The Tech Tree describes how the world makes and uses software today, along with an overview of computers themselves and their foundational technologies. It also includes a small selection of artistic, cultural, and historical works, as cultural context; a snapshot of the full text of Wikipedia, in all of the archive’s five languages (Arabic, Chinese, English, Hindi, Spanish); and–of course!–a complete data dump of Stack Overflow because how could we not?

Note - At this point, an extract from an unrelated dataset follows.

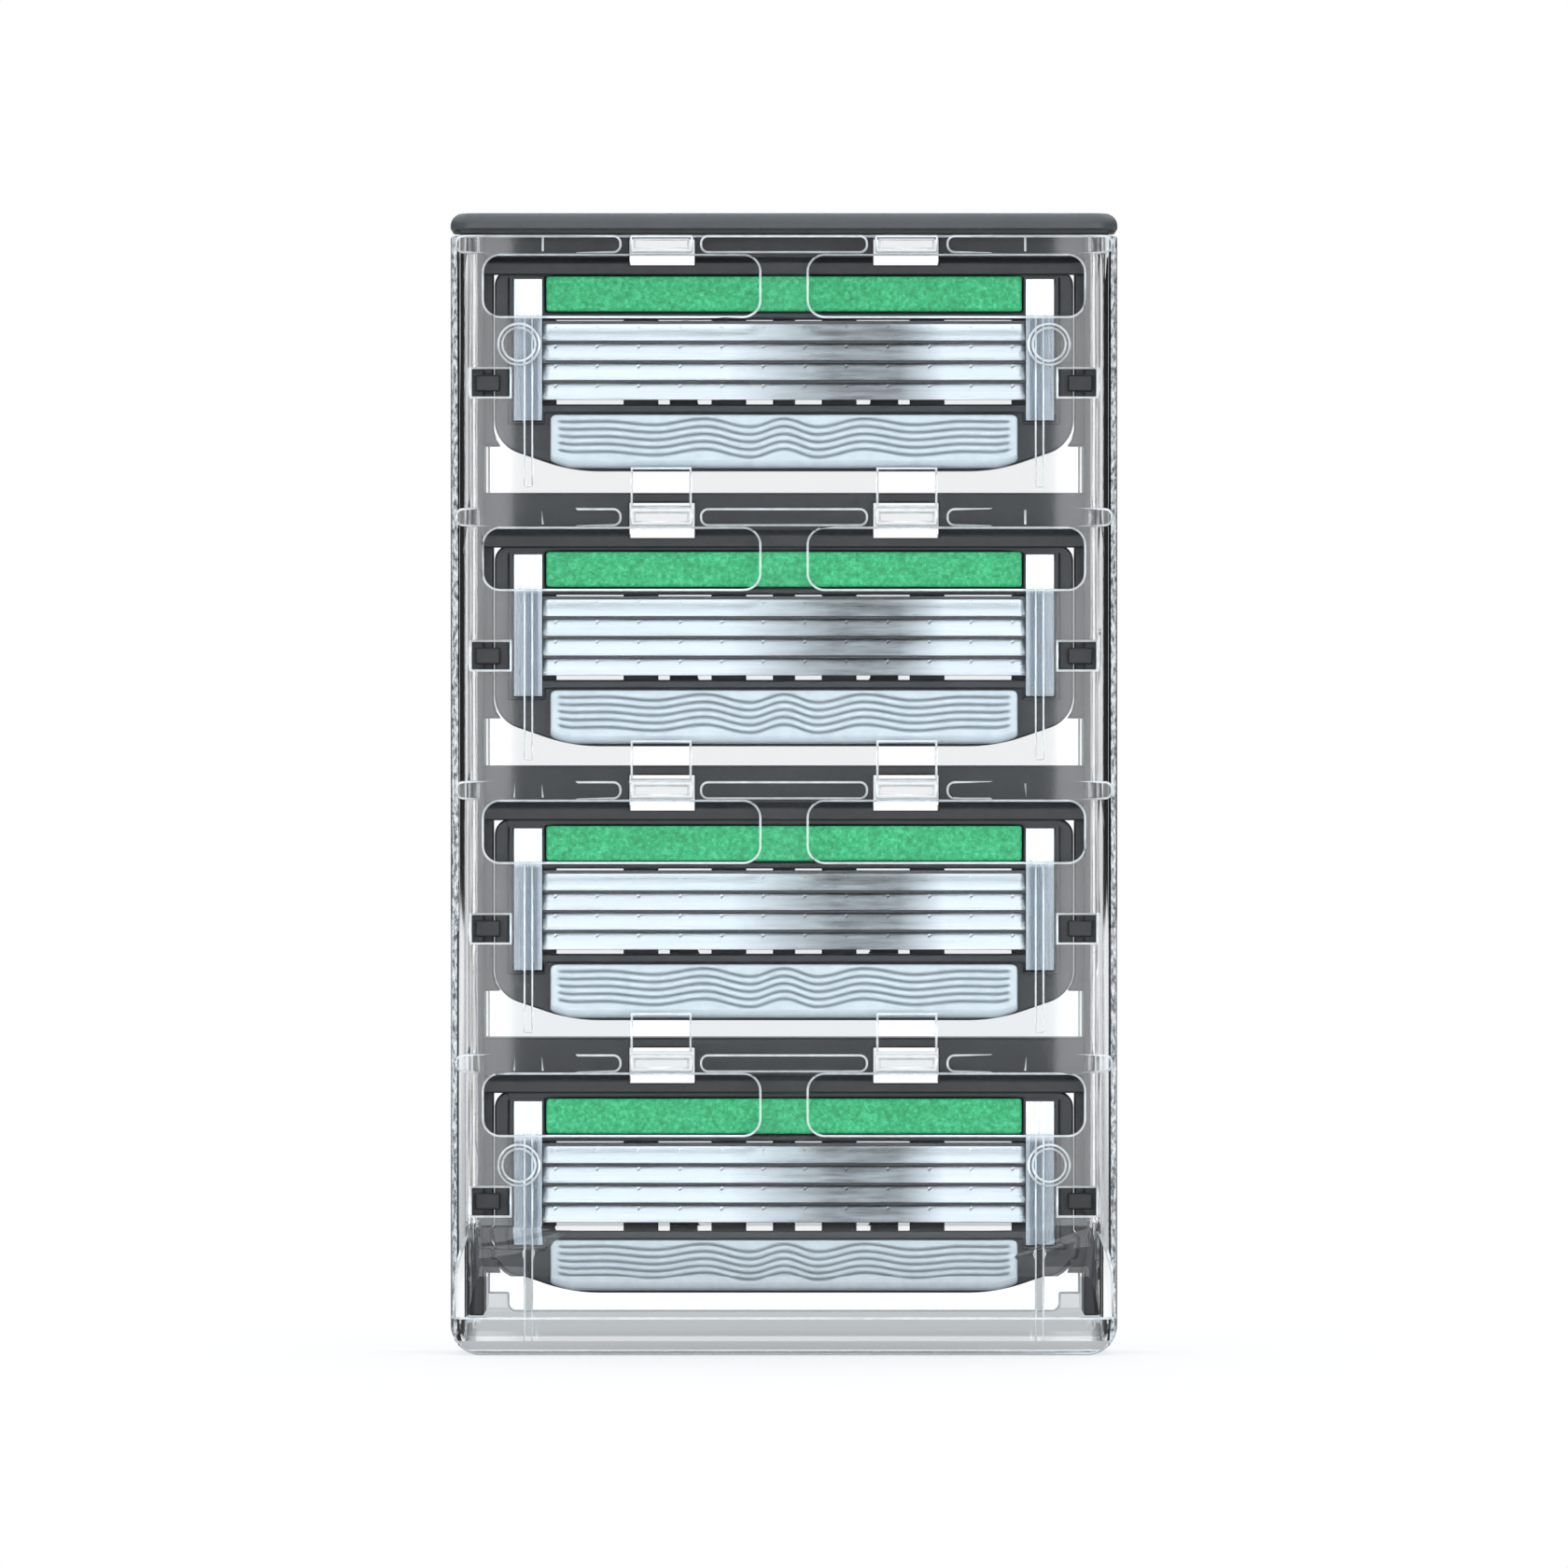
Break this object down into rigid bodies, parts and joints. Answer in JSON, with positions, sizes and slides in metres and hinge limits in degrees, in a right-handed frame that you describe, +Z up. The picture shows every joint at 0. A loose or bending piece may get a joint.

With the emplacement of the steel vault in the Arctic World Archive, the deposit of the Tech Tree, our “warm backup” partnerships with the Internet Archive and Software Heritage, and the “Greatest Hits” reels safeguarded in three world-renowned libraries on three continents, version 1.0 of the GitHub Archive Program has achieved essentially all of its objectives. We don’t intend to rest on our archival laurels, though—the Archive Program is an ongoing endeavor, and we look forward to announcing its future initiatives.